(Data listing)
# # #

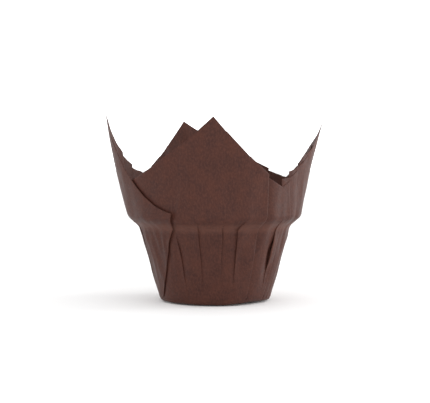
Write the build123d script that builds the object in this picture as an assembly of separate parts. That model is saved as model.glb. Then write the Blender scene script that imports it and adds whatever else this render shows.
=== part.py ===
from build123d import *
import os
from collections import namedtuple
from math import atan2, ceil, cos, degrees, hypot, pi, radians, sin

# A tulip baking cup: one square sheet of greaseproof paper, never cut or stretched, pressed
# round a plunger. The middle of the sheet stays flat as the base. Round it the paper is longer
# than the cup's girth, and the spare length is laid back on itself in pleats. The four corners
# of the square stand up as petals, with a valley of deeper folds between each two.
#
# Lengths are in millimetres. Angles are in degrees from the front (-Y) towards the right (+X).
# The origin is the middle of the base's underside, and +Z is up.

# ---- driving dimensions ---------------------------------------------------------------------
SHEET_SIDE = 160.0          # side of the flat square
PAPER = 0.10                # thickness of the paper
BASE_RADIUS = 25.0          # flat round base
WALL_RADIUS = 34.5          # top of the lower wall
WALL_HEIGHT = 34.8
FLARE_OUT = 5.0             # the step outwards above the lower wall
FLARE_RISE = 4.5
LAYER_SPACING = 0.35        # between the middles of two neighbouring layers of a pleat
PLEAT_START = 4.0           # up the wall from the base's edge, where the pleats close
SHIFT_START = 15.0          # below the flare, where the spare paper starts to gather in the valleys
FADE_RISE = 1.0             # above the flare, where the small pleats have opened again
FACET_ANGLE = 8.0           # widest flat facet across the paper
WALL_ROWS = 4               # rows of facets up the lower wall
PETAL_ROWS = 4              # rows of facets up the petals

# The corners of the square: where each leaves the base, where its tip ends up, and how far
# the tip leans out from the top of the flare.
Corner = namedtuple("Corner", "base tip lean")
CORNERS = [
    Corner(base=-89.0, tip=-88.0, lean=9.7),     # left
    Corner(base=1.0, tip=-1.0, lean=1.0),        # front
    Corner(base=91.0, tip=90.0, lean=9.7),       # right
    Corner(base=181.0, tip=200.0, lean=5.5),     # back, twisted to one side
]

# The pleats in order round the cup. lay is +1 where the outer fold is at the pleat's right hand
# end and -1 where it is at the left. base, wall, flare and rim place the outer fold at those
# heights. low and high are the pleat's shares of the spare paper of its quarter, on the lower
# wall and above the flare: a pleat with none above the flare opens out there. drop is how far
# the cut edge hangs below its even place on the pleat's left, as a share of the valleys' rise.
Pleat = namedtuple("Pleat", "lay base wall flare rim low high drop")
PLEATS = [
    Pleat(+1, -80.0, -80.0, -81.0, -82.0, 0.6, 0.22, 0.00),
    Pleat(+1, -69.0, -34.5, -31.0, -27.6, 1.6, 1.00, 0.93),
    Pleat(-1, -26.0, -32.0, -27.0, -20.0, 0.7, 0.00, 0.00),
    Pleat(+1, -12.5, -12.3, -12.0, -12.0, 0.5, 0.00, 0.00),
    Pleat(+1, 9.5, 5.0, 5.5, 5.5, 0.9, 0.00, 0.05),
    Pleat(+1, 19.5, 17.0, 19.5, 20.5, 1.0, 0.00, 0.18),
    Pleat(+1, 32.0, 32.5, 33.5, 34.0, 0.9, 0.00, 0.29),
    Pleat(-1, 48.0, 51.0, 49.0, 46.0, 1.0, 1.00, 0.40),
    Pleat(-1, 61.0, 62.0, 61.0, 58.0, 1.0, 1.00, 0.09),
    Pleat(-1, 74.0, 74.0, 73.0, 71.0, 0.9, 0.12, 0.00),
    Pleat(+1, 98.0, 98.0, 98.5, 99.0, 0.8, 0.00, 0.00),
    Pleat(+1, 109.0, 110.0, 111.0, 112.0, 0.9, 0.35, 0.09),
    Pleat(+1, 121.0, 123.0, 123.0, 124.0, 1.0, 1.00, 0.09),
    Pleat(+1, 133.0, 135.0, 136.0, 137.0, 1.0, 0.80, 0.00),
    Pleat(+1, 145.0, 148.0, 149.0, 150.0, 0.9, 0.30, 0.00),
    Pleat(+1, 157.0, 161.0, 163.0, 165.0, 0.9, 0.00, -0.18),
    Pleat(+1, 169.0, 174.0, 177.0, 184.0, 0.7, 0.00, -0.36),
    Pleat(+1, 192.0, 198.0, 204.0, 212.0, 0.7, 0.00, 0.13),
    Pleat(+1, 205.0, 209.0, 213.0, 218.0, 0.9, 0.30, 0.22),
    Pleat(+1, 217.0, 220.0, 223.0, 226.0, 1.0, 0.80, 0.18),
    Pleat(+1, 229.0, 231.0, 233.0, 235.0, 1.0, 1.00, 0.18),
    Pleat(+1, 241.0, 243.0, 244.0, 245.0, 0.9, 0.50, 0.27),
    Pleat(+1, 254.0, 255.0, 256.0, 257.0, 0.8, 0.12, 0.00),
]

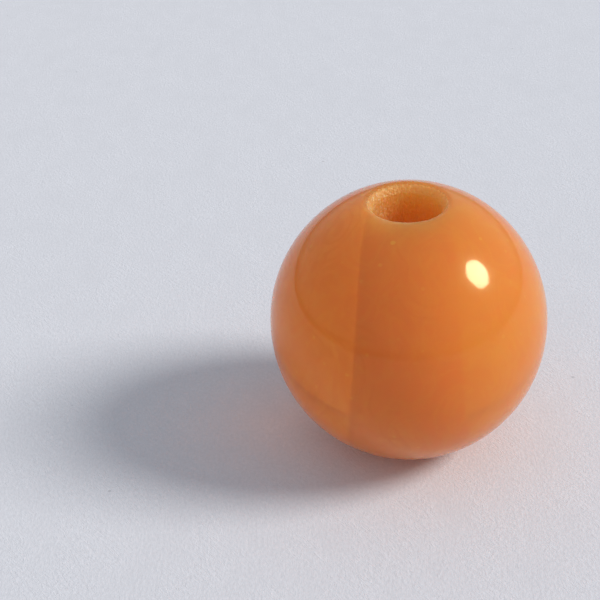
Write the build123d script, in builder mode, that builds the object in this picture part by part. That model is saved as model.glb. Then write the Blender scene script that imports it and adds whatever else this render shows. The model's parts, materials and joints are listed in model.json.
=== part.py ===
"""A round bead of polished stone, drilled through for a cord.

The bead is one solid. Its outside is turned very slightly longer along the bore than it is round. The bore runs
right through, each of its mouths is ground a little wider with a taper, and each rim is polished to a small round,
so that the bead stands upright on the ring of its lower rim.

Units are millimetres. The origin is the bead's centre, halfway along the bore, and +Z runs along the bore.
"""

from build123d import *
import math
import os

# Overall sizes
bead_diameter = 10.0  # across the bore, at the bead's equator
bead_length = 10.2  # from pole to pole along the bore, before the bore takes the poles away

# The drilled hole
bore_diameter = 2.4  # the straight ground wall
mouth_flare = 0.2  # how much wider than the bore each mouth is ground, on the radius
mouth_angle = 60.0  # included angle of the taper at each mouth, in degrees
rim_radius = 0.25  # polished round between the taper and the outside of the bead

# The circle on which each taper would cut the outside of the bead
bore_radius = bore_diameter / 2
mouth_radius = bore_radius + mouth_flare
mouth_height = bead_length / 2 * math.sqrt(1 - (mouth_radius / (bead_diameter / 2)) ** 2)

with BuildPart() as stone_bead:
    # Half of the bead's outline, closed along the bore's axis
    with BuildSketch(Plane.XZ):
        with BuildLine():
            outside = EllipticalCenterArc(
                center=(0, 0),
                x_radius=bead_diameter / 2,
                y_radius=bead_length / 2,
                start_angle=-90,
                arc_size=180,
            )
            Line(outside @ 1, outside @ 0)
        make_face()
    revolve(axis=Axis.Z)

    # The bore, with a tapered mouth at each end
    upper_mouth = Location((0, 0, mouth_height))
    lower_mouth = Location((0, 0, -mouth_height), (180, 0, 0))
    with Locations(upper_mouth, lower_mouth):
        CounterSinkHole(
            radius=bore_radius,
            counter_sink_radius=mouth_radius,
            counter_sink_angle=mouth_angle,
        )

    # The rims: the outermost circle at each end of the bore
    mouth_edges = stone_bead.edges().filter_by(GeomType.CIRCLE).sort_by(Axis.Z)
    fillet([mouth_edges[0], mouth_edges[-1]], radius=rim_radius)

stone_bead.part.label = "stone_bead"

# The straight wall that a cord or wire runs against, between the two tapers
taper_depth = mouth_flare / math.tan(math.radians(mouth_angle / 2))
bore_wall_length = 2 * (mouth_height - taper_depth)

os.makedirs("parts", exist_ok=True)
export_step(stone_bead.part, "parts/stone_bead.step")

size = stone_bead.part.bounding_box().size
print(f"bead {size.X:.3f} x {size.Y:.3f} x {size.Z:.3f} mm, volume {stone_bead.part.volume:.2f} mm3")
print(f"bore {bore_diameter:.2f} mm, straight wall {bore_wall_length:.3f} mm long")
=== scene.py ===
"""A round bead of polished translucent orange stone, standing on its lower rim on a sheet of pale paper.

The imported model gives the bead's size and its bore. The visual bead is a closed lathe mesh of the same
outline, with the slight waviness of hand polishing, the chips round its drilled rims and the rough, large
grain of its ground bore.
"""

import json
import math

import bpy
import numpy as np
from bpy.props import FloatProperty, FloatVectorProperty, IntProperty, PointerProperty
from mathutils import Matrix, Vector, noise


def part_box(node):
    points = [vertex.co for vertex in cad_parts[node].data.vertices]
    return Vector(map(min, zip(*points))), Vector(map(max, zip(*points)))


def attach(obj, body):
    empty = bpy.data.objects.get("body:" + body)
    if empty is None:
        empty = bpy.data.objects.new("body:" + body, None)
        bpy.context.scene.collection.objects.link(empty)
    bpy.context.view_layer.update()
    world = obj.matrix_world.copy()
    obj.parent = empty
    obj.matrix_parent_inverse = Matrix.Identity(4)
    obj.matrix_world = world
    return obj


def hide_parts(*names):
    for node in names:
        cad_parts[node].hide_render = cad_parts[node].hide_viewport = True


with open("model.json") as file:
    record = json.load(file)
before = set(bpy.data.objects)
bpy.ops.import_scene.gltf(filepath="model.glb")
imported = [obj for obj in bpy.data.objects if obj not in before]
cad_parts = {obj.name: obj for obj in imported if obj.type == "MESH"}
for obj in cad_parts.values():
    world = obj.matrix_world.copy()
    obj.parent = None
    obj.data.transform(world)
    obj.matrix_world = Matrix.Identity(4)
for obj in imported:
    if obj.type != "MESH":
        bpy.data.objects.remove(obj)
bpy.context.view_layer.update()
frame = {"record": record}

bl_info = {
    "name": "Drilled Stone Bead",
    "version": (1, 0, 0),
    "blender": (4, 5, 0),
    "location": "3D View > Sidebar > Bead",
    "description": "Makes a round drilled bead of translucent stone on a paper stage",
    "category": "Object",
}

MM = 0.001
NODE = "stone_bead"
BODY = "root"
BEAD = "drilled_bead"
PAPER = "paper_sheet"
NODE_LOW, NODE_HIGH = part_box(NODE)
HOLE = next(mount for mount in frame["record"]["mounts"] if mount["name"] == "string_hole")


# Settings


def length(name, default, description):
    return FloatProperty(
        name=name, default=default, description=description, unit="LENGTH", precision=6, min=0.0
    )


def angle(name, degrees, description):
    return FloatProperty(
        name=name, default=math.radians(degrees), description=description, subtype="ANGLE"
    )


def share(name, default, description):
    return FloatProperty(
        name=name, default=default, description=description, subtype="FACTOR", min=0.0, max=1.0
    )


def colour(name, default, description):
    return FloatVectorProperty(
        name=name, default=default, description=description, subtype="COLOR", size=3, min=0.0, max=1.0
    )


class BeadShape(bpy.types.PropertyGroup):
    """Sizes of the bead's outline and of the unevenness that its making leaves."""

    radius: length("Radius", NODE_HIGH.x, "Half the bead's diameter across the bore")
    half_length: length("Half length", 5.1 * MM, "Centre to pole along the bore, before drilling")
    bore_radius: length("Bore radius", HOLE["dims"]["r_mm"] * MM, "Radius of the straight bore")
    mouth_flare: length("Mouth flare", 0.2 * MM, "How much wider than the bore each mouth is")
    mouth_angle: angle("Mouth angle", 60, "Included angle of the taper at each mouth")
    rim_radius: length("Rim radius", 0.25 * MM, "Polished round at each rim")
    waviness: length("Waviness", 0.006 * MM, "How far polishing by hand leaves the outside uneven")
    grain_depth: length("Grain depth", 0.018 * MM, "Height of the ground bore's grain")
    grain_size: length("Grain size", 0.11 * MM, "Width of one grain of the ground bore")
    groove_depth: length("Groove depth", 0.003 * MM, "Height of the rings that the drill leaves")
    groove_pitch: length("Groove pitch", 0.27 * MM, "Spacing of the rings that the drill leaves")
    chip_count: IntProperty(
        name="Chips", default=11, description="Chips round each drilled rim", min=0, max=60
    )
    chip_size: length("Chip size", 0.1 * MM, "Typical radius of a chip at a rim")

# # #

Say, as a bare number, how many lines in the entries above include the string "empty".

**RESPONSE TO THIS TASK**. 5